Al Qaeda Claim Of Responsibility In Charlie Hebdo Attack Serves As Reminder Of Danger It Still Poses

WASHINGTON — The younger of the two brothers who killed 12 people in Paris last week most likely used his older brother’s passport in 2011 to travel to Yemen, where he received training and US$20,000 (S$26,600) from Al Qaeda’s affiliate there, presumably to finance attacks when he returned home to France.

American counterterrorism officials said on Wednesday that they now believed Cherif Kouachi was the aggressor in the attacks — not his elder brother Said Kouachi, as they had first thought — but that Said might also have travelled to Yemen, as the American and French authorities have said.

A fuller portrait of the brothers has emerged as an international effort is focused on determining who might have been behind the attack on the French newspaper Charlie Hebdo, and what direct role, if any, that Al Qaeda, its affiliates or their bitter rival, the Islamic State, had in planning and ordering the assault.

In a video and written statement, the Al Qaeda branch in Yemen on Wednesday formally claimed responsibility for the deadly assault. It said the target had been chosen by the Al Qaeda leadership, but did not specify which leaders.

If the claim of direct responsibility holds up, it would make the attacks in France the deadliest planned and financed by Al Qaeda on Western soil since the transit bombings in London in 2005 that killed 52 people. It would also serve as a reminder of the continued danger from the group at a time when much of the attention of Europe and the United States has shifted to the Islamic State, the militant organisation that controls large swathes of Syria and Iraq and has become notorious for beheading hostages.

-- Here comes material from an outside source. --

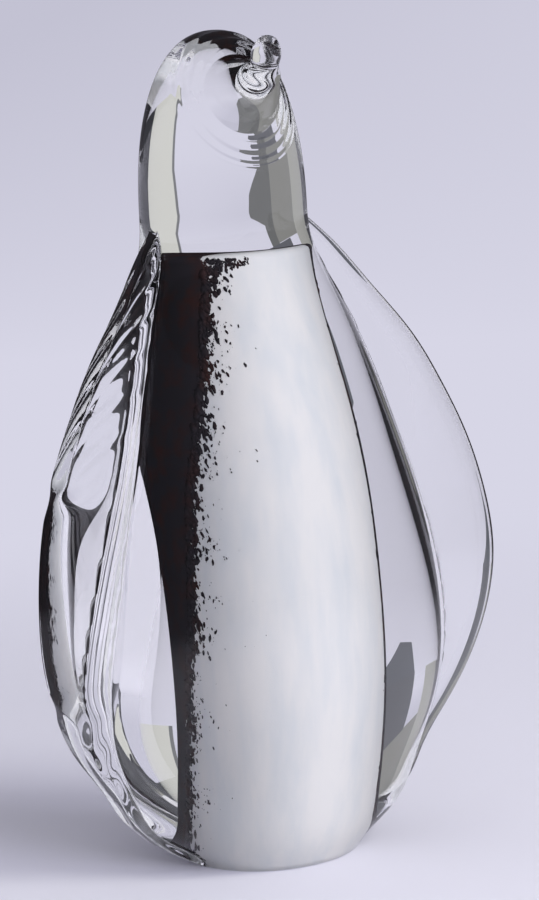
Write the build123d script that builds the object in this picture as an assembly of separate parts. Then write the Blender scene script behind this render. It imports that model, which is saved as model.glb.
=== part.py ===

The new information about the Kouachi brothers could help explain what Cherif Kouachi had told a French television station before his death last week; that he had gone to Yemen in 2011, probably through Oman, and was financed by Anwar Awlaki, the American-born cleric who oversaw attacks against the West by Al Qaeda in the Arabian Peninsula, also known as AQAP.

The American authorities now believe Cherif most likely had contact with Awlaki in Yemen, possibly in person.

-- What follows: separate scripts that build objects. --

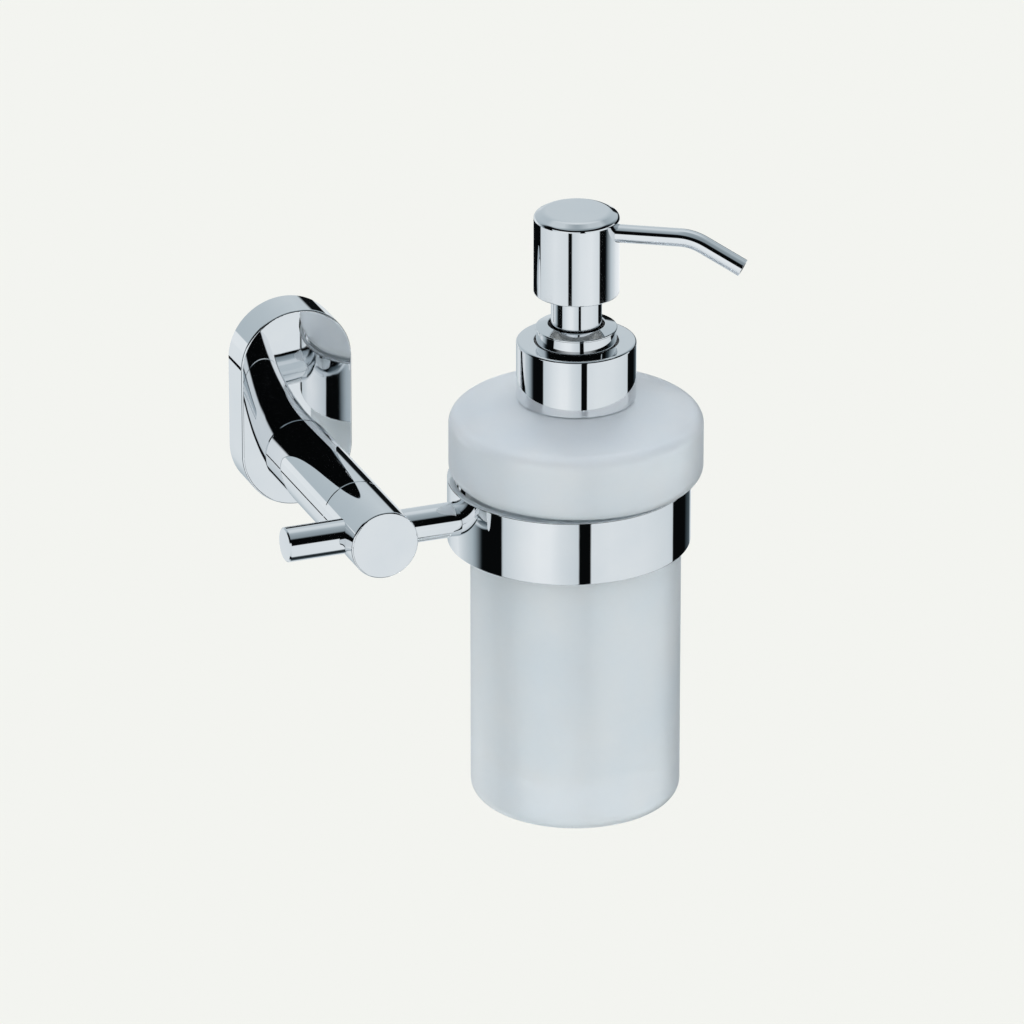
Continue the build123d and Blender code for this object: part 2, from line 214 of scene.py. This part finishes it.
# What mirror surfaces see round them: soft boxes, black gaps and a paler back. Each band is
# its lowest and highest elevation, and a list of (bearing, brightness). The bearing is 0
# towards the camera, 90 to the picture's right and 180 away from the camera, and the
# brightness is on the screen's scale. Between two bands the one blends into the other.
SOFT_BOXES = (
    (-66.5, 8), (-66, 200), (-45, 220), (-30, 229), (-18, 228), (-8, 216), (9, 203),
    (9.5, 8), (20.5, 8), (21, 216), (40, 220), (75, 218), (110, 208), (115.5, 202), (116, 8),
)
BANDS = (
    ((-90, -66), (
        (-180, 90), (-120, 160), (-60, 205), (20, 200), (60, 110), (94, 8),
        (120, 30), (150, 80), (180, 90),
    )),
    ((-62, -8), (
        (-180, 205), (-170, 172), (-155, 200), (-150, 210), (-130, 221), (-124, 208), (-105, 172),
        (-100, 145), (-92, 30), (-90, 8),
        *SOFT_BOXES, (143, 8), (146, 45), (160, 80), (164, 180), (172, 214), (180, 205),
    )),
    ((-6, 3), (
        (-180, 200), (-150, 218), (-130, 226), (-120, 208), (-105, 172), (-92, 30), (-90, 8),
        *SOFT_BOXES, (143, 8), (158, 20), (160, 14), (176, 14), (178, 190), (180, 200),
    )),
    ((4, 8), (
        (-180, 204), (-150, 186), (-130, 181), (-110, 160), (-98, 60), (-90, 8),
        *SOFT_BOXES, (143, 8), (158, 20), (160, 14), (176, 14), (178, 190), (180, 200),
    )),
    ((11, 46), (
        (-180, 197), (-150, 186), (-130, 181), (-112, 174), (-98, 50), (-92, 6), (96, 6),
        (110, 60), (130, 150), (150, 180), (180, 197),
    )),
    ((54, 70), (
        (-180, 214), (-120, 196), (-60, 160), (0, 140), (45, 138), (114, 172), (150, 206),
        (180, 214),
    )),
    ((80, 90), (
        (-180, 160), (0, 150), (180, 160),
    )),
)
SCREEN_WHITE = 255
CHROME_REFLECTANCE = 0.85
# How far the greys lean to blue, per channel: less and less towards black and white.
BLUE_CAST = (-10, 1, 7)
CAST_FULL_ABOVE = 60
CAST_FULL_BELOW = 180
FLOOR_COLOUR = (0.845, 0.846, 0.770, 1.0)
SOFT_LIGHT = (1.06, 1.07, 1.13, 1.0)
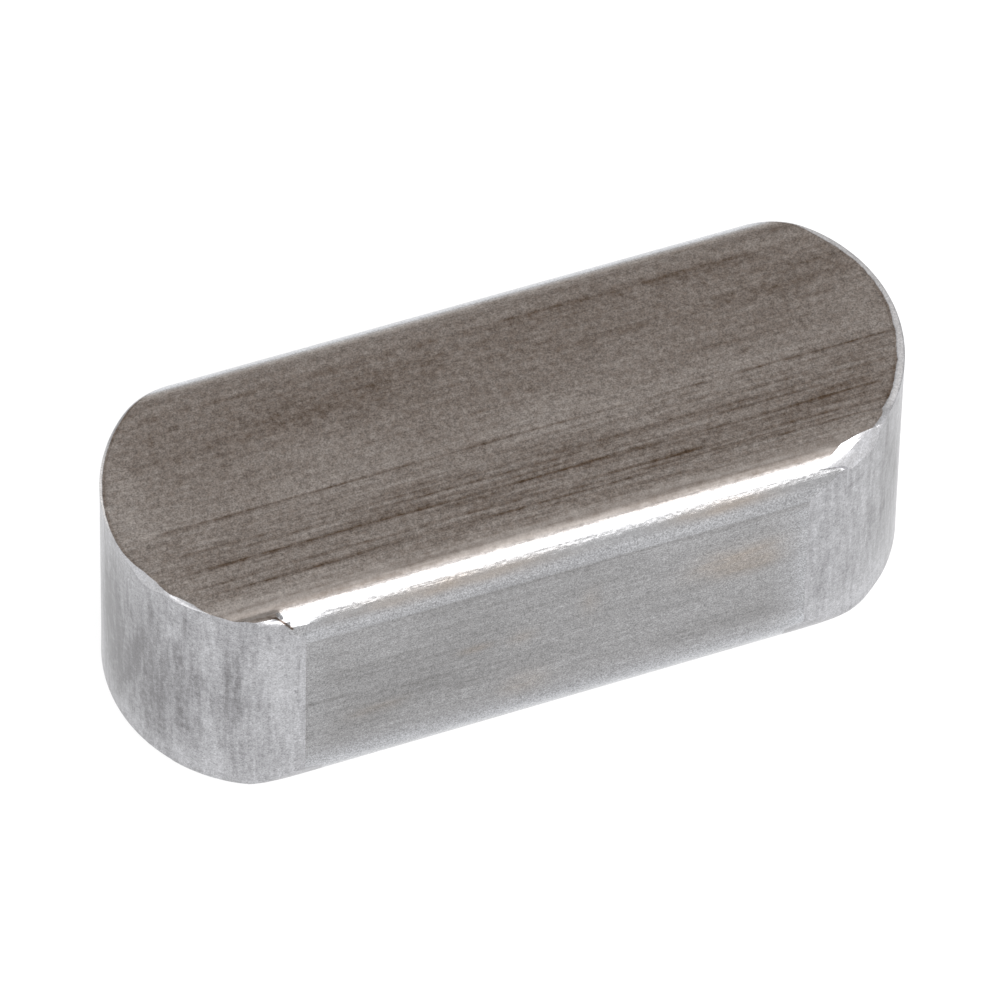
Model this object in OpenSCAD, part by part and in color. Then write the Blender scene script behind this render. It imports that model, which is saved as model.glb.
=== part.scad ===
// Parallel machine key with both ends round. It is one piece of drawn steel bar: the bar
// comes with its long edges already rounded, and the ends are milled to a full round later,
// so each milled wall cuts through the rounding of the long edges.
// The length runs along X, the width along Y and the height along Z. The origin is the
// middle of the face that the key rests on.

/* [Bar] */
// Width of the bar, which is also the width of the keyway that it fits
key_width = 8; // [6:0.5:14]
// Height of the bar, from the bottom of the keyway to the top face
key_height = 7; // [6:0.5:10]
// Length over the crowns of the two round ends
key_length = 20; // [16:1:60]

/* [Long edges] */
// Tight radius with which a long edge turns over onto the top or bottom face
face_turn_r = 0.55; // [0.3:0.05:0.8]
// Easy radius with which the same edge runs out onto the side
side_turn_r = 1.5; // [1:0.1:2.2]

/* [Milled ends] */
// How much the radius of the two ends is over half the width of the bar
end_over = 0.05; // [0.05:0.05:0.4]
// Width across of the edge break round the left end
left_break = 0.15; // [0.1:0.05:0.3]
// Width across of the edge break round the right end, which was filed further
right_break = 0.2; // [0.1:0.05:0.3]
// Depth of both edge breaks down the milled wall
break_drop = 0.1; // [0.05:0.05:0.3]

/* [Hidden] */
$fn = 96;

half_width = key_width / 2;
half_height = key_height / 2;
end_r = half_width + end_over;
end_axis_x = key_length / 2 - end_r;

// The two radii of a long edge meet where its normal leans up by 3 in 4 from the side's
// normal. The points are those of the upper right quarter of the section.
turn_dir = [4, 3] / 5;
edge_drop = (side_turn_r - face_turn_r) * turn_dir.y + face_turn_r;
side_centre = [half_width - side_turn_r, half_height - edge_drop];
face_centre = side_centre + (side_turn_r - face_turn_r) * turn_dir;
side_point = [half_width, side_centre.y];
meet_point = side_centre + side_turn_r * turn_dir;
face_point = [face_centre.x, half_height];

// A slice of a circle about its own centre, between two directions under a right angle apart
module pie(radius, from_dir, to_dir) {
    reach = 2 * radius;
    intersection() {
        circle(r = radius);
        polygon([[0, 0], reach * from_dir, reach * to_dir]);
    }
}

// The two arcs of one long edge, in the upper right quarter of the section
module edge_turn() {
    translate(side_centre) pie(side_turn_r, [1, 0], turn_dir);
    translate(face_centre) pie(face_turn_r, turn_dir, [0, 1]);
}

// Section of the drawn bar about its own middle: flats joined by four rounded edges
module bar_section() {
    quarter = [side_point, meet_point, face_point];
    polygon([
        for (p = quarter) p,
        for (i = [2:-1:0]) [-quarter[i].x, quarter[i].y],
        for (p = quarter) -p,
        for (i = [2:-1:0]) [quarter[i].x, -quarter[i].y]
    ]);
    for (flip_y = [0, 1]) mirror([flip_y, 0]) {
        for (flip_z = [0, 1]) mirror([0, flip_z]) edge_turn();
    }
}

// Length of drawn bar that the key is milled from
module drawn_bar() {
    translate([0, 0, half_height]) rotate([90, 0, 90])
        linear_extrude(height = key_length, center = true) bar_section();
}

// Round end as the mill leaves it, a wall about an upright axis with both rims broken
module milled_end(axis_x, edge_break) {
    translate([axis_x, 0, 0]) rotate_extrude() polygon([
        [0, 0],
        [end_r - edge_break, 0],
        [end_r, break_drop],
        [end_r, key_height - break_drop],
        [end_r - edge_break, key_height],
        [0, key_height]
    ]);
}

// Everything that the mill leaves standing, seen from above as a slot with round ends. It is
// a little wider than the bar, so the flanks stay as drawn and end in a faint upright corner.
module milled_outline() {
    translate([-end_axis_x, -end_r, 0]) cube([2 * end_axis_x, 2 * end_r, key_height]);
    milled_end(-end_axis_x, left_break);
    milled_end(end_axis_x, right_break);
}

module key() {
    color("darkgray") intersection() {
        drawn_bar();
        milled_outline();
    }
}

key();
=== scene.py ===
# %% [markdown]
# A parallel key is a short bar of steel that sits half in a shaft and half in a hub and makes them turn
# together. This one is a piece of drawn bar, 8 mm wide and 7 mm high, with both ends milled to a half
# round. It has three finishes: the drawn skin, which keeps long scratches and a brown cast from the die;
# the milled end walls, which are paler and carry upright cutter marks; and the rim that a file or the
# cutter broke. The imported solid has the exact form. Blender adds what a solid cannot carry: the scratches,
# the slightly off-centre ends of this very key, the burr with its nick at the near left corner, the filed
# crescent at the near right corner, and the three finishes.

# %% Open the frame
import math

import bmesh
import bpy
import numpy as np
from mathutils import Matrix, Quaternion, Vector


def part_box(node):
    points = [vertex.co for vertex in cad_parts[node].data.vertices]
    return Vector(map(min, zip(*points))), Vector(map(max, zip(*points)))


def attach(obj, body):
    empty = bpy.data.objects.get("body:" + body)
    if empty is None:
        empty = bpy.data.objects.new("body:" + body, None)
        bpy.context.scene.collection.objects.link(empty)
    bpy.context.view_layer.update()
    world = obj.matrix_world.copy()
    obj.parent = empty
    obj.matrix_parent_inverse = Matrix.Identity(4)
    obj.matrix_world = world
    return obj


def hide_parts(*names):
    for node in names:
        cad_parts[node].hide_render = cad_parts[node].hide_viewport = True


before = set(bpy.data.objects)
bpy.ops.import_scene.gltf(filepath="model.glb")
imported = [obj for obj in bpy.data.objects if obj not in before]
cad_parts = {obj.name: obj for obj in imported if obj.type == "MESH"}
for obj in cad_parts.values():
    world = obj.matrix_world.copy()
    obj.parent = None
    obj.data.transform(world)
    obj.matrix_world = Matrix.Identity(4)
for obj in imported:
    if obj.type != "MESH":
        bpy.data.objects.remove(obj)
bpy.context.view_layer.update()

low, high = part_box("key")
print("key box in millimetres:", [round(1000 * v, 3) for v in (*low, *high)])

# %% [markdown]
# All shape work below is in millimetres, because a maker reads a key in millimetres, and the mesh is
# scaled to metres once, when it is made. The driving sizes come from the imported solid, so the dressed key
# can't drift away from it. The section's radii are the bar maker's, and they are written here once.

# %% Sizes of the bar
MM = 0.001
half_length = high.x / MM
half_width = high.y / MM
height = high.z / MM
turn_cos, turn_sin = 0.8, 0.6  # direction in which the two roundings of a long edge meet
# each long edge: rounding next to the face, rounding next to the flank (the die is worn on the far side)
TURNS = {-1: (0.55, 1.50), 1: (0.985, 0.985)}
# share of that rounding at each end of the underside's near edge, which leans a little
LOWER_SHARE = {-1: {-1: 0.81, 1: 0.99}, 1: {-1: 1.0, 1: 1.0}}


def turn_drop(face_r, side_r):
    """Height of a long edge's rounding: face radius plus the rest of the side radius up to the meeting."""
    return face_r + (side_r - face_r) * turn_sin


print("rounding heights, near and far:", [round(turn_drop(*TURNS[side]), 3) for side in (-1, 1)])

# %% [markdown]
# The ends. A cutter went round each end once, a little off the bar's centreline, so each end is part of a
# circle that is slightly larger than half the bar, and the flank ends sooner on the near side than on the
# far one. Seen from above, the wall is a function of y: centre plus the square root of radius squared less
# the offset squared. That keeps the wall's columns at fixed y, so they can join the bar's own columns.

# %% The milled ends
END_R = {-1: 4.050, 1: 4.122}  # left end, right end
END_OFF = {-1: 0.025, 1: 0.094}  # the cutter's path lay this far towards the far flank


def end_reach(y, end, inset):
    """x of the end wall at y, drawn in by inset: the end's circle, written as a half-circle over y."""
    r = END_R[end] - inset
    return end * (half_length - END_R[end] + np.sqrt(np.maximum(r * r - (y - END_OFF[end]) ** 2, 0.0)))


for end in (-1, 1):
    near, far = (abs(float(end_reach(side * half_width, end, 0.0))) for side in (-1, 1))
    print("end", end, "flank ends at", round(near, 3), "near and", round(far, 3), "far")

# %% [markdown]
# The section. The long edges of drawn bar aren't plain quarter rounds: the die gives each a tight arc onto
# the face and an easy arc out onto the flank. Beside the edge the face already falls away a little, and
# that soft fall is what draws the bright line along the key. One list of columns goes over the top from
# the far flank to the near flank, and each column has a y and the drop under the face. Columns are 0.04 mm
# apart on the face, because the drawing scratches are that fine.

# %% Columns over the bar
side_steps, face_steps, flat_steps = 20, 16, 164
columns = 2 * (side_steps + face_steps) + flat_steps + 1
meet_angle = math.atan2(turn_sin, turn_cos)


def edge_arcs(side, share):
    """One long edge from the flank up to the face: how far in from the flank and how far under the face."""
    face_r, side_r = (r * share for r in TURNS[side])
    a = np.linspace(0.0, meet_angle, side_steps + 1)
    b = np.linspace(meet_angle, math.pi / 2, face_steps + 1)[1:]
    face_centre = side_r - (side_r - face_r) * turn_cos
    inward = np.concatenate([side_r * (1 - np.cos(a)), face_centre - face_r * np.cos(b)])
    drop = np.concatenate([turn_drop(face_r, side_r) - side_r * np.sin(a), face_r * (1 - np.sin(b))])
    return inward, drop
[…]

But it is still unclear what specific guidance the Al Qaeda branch gave the Kouachis about carrying out an attack, though it is believed that the satirical magazine was one of the targets discussed, an American counterterrorism official said.

“I suspect that Cherif Kouachi did engage AQAP members in Yemen, but that he was not fully brought into the organisation,” said Mr Brian Fishman, a counterterrorism researcher at the New America Foundation in Washington. “Perhaps concerned about infiltration by Western agents, AQAP might have offered minimal training, directed the group towards publicly-announced target lists and sent him on his way.”

Mr Fisher added that if that had happened, “AQAP did not exactly direct the attack, but it had some knowledge of the Kouachis and could plausibly try to claim credit”.

The statement by the Al Qaeda branch in Yemen called the Kouachi brothers, who were killed by the police last Friday, “two heroes of Islam”.

But it referred to the actions of Amedy Coulibaly, who attacked a police officer and was killed by the police after holding hostages in a kosher supermarket, as a coincidence and did not take responsibility for them.

The Office of the Director of National Intelligence in the US said it had determined that the video clip claiming responsibility was genuine, but that it had not reached a conclusion on whether or not the claims being made in the video were valid.

“The big question that investigators need to look at is, how much of a role did AQAP play in the actual planning in the final stages of this process?” said Mr J M Berger, a fellow at the Brookings Institution. “They could have given these guys money and training three or four years ago, but when they executed it, it could have been done with money (from other sources).”